*Source excerpt*.
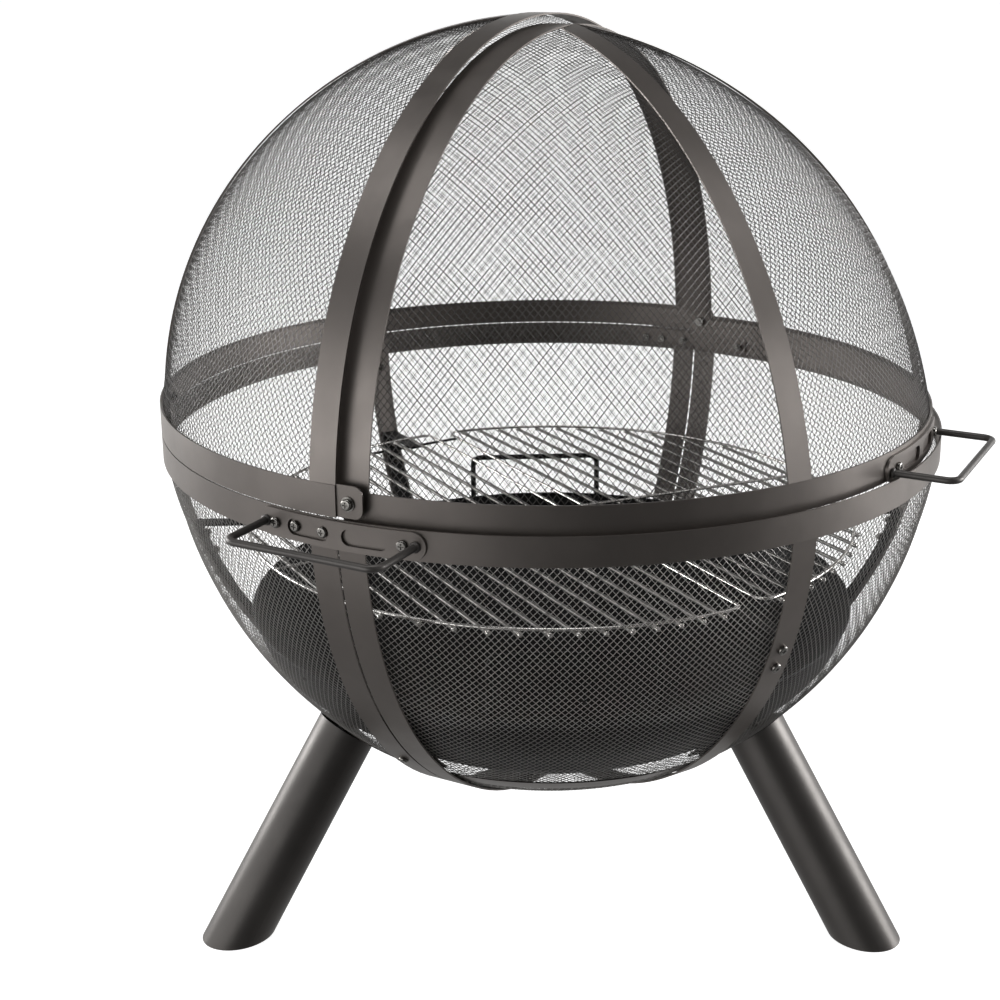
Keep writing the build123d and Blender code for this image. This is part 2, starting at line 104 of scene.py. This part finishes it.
def node(tree, kind, **sets):
    n = tree.nodes.new(kind)
    for key, value in sets.items():
        if key in n.inputs:
            n.inputs[key].default_value = value
        else:
            setattr(n, key, value)
    return n


def noise(tree, scale, detail, rough, coords):
    n = node(tree, "ShaderNodeTexNoise")
    n.inputs["Scale"].default_value = scale
    n.inputs["Detail"].default_value = detail
    n.inputs["Roughness"].default_value = rough
    tree.links.new(coords, n.inputs["Vector"])
    return n


def ramp(tree, fac, stops):
    r = node(tree, "ShaderNodeValToRGB")
    els = r.color_ramp.elements
    while len(els) < len(stops):
        els.new(0.5)
    for el, (pos, col) in zip(els, stops):
        el.position = pos
        el.color = (*col, 1.0) if len(col) == 3 else col
    tree.links.new(fac, r.inputs["Fac"])
    return r


def grey(v):
    return (v, v, v)


def coords_of(tree):
    return node(tree, "ShaderNodeTexCoord").outputs["Object"]


def bump(tree, bsdf, heights):
    """heights: (socket, strength, distance) from the coarse to the fine."""
    last = None
    for height, strength, distance in heights:
        b = node(tree, "ShaderNodeBump")
        b.inputs["Strength"].default_value = strength
        b.inputs["Distance"].default_value = distance
        tree.links.new(height, b.inputs["Height"])
        if last:
            tree.links.new(last, b.inputs["Normal"])
        last = b.outputs["Normal"]
    tree.links.new(last, bsdf.inputs["Normal"])


def satin_paint(dark, light, rough_lo, rough_hi, grain):
    """High-temperature paint: cloudy colour, orange peel, fine grain."""

    def build(tree, bsdf):
        co = coords_of(tree)
        cloud = noise(tree, 9.0, 4.0, 0.6, co)
        col = ramp(tree, cloud.outputs["Fac"], ((0.3, dark), (0.72, light)))
        tree.links.new(col.outputs["Color"], bsdf.inputs["Base Color"])
        patch = noise(tree, 34.0, 5.0, 0.65, co)
        r = ramp(
            tree,
            patch.outputs["Fac"],
            ((0.25, grey(rough_lo)), (0.75, grey(rough_hi))),
        )
        tree.links.new(r.outputs["Color"], bsdf.inputs["Roughness"])
        peel = noise(tree, 420.0, 2.0, 0.5, co)
        fine = noise(tree, 2600.0, 2.0, 0.5, co)
        bump(
            tree,
            bsdf,
            (
                (peel.outputs["Fac"], grain, 0.00012),
                (fine.outputs["Fac"], grain, 0.00005),
            ),
        )

    return build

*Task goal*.
Set down the listing in full, keeping every word exactly as it is.

*Output of the task*.
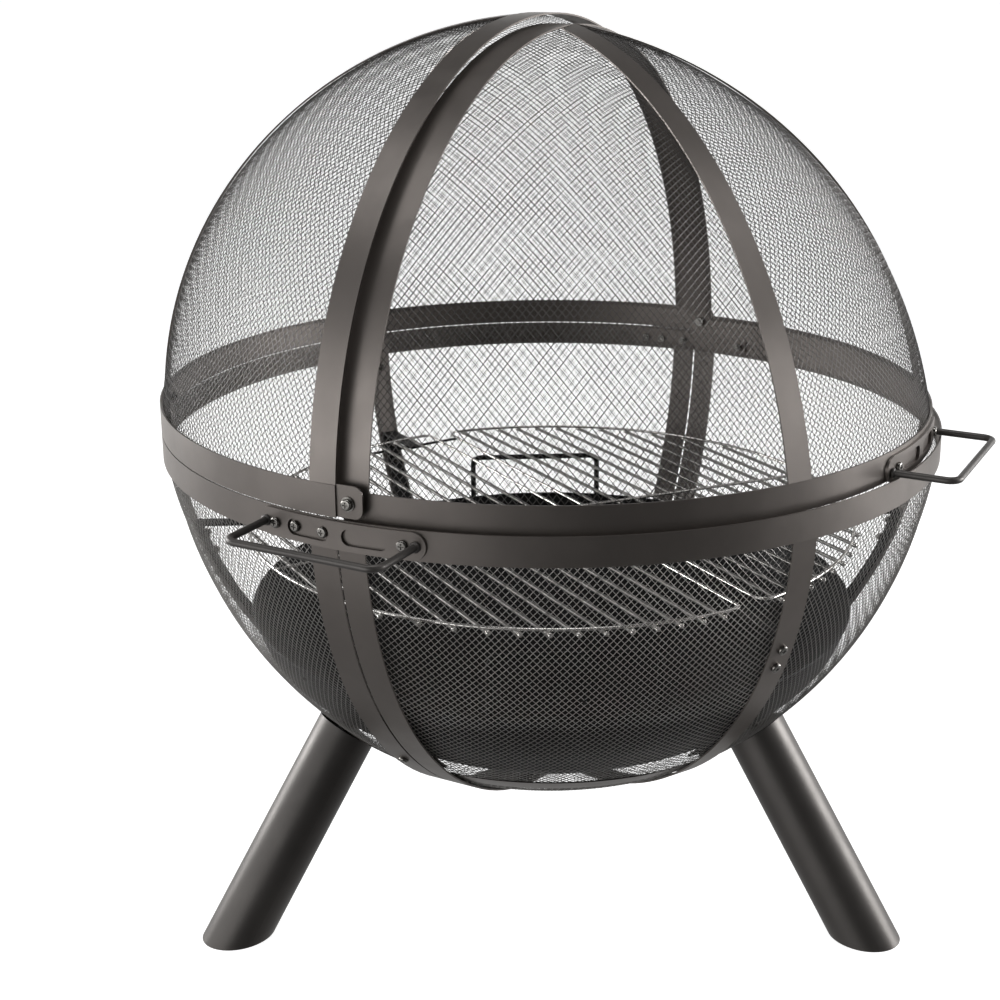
Keep writing the build123d and Blender code for this image. This is part 2, starting at line 104 of scene.py. This part finishes it.
def node(tree, kind, **sets):
    n = tree.nodes.new(kind)
    for key, value in sets.items():
        if key in n.inputs:
            n.inputs[key].default_value = value
        else:
            setattr(n, key, value)
    return n


def noise(tree, scale, detail, rough, coords):
    n = node(tree, "ShaderNodeTexNoise")
    n.inputs["Scale"].default_value = scale
    n.inputs["Detail"].default_value = detail
    n.inputs["Roughness"].default_value = rough
    tree.links.new(coords, n.inputs["Vector"])
    return n


def ramp(tree, fac, stops):
    r = node(tree, "ShaderNodeValToRGB")
    els = r.color_ramp.elements
    while len(els) < len(stops):
        els.new(0.5)
    for el, (pos, col) in zip(els, stops):
        el.position = pos
        el.color = (*col, 1.0) if len(col) == 3 else col
    tree.links.new(fac, r.inputs["Fac"])
    return r


def grey(v):
    return (v, v, v)


def coords_of(tree):
    return node(tree, "ShaderNodeTexCoord").outputs["Object"]


def bump(tree, bsdf, heights):
    """heights: (socket, strength, distance) from the coarse to the fine."""
    last = None
    for height, strength, distance in heights:
        b = node(tree, "ShaderNodeBump")
        b.inputs["Strength"].default_value = strength
        b.inputs["Distance"].default_value = distance
        tree.links.new(height, b.inputs["Height"])
        if last:
            tree.links.new(last, b.inputs["Normal"])
        last = b.outputs["Normal"]
    tree.links.new(last, bsdf.inputs["Normal"])


def satin_paint(dark, light, rough_lo, rough_hi, grain):
    """High-temperature paint: cloudy colour, orange peel, fine grain."""

    def build(tree, bsdf):
        co = coords_of(tree)
        cloud = noise(tree, 9.0, 4.0, 0.6, co)
        col = ramp(tree, cloud.outputs["Fac"], ((0.3, dark), (0.72, light)))
        tree.links.new(col.outputs["Color"], bsdf.inputs["Base Color"])
        patch = noise(tree, 34.0, 5.0, 0.65, co)
        r = ramp(
            tree,
            patch.outputs["Fac"],
            ((0.25, grey(rough_lo)), (0.75, grey(rough_hi))),
        )
        tree.links.new(r.outputs["Color"], bsdf.inputs["Roughness"])
        peel = noise(tree, 420.0, 2.0, 0.5, co)
        fine = noise(tree, 2600.0, 2.0, 0.5, co)
        bump(
            tree,
            bsdf,
            (
                (peel.outputs["Fac"], grain, 0.00012),
                (fine.outputs["Fac"], grain, 0.00005),
            ),
        )

    return build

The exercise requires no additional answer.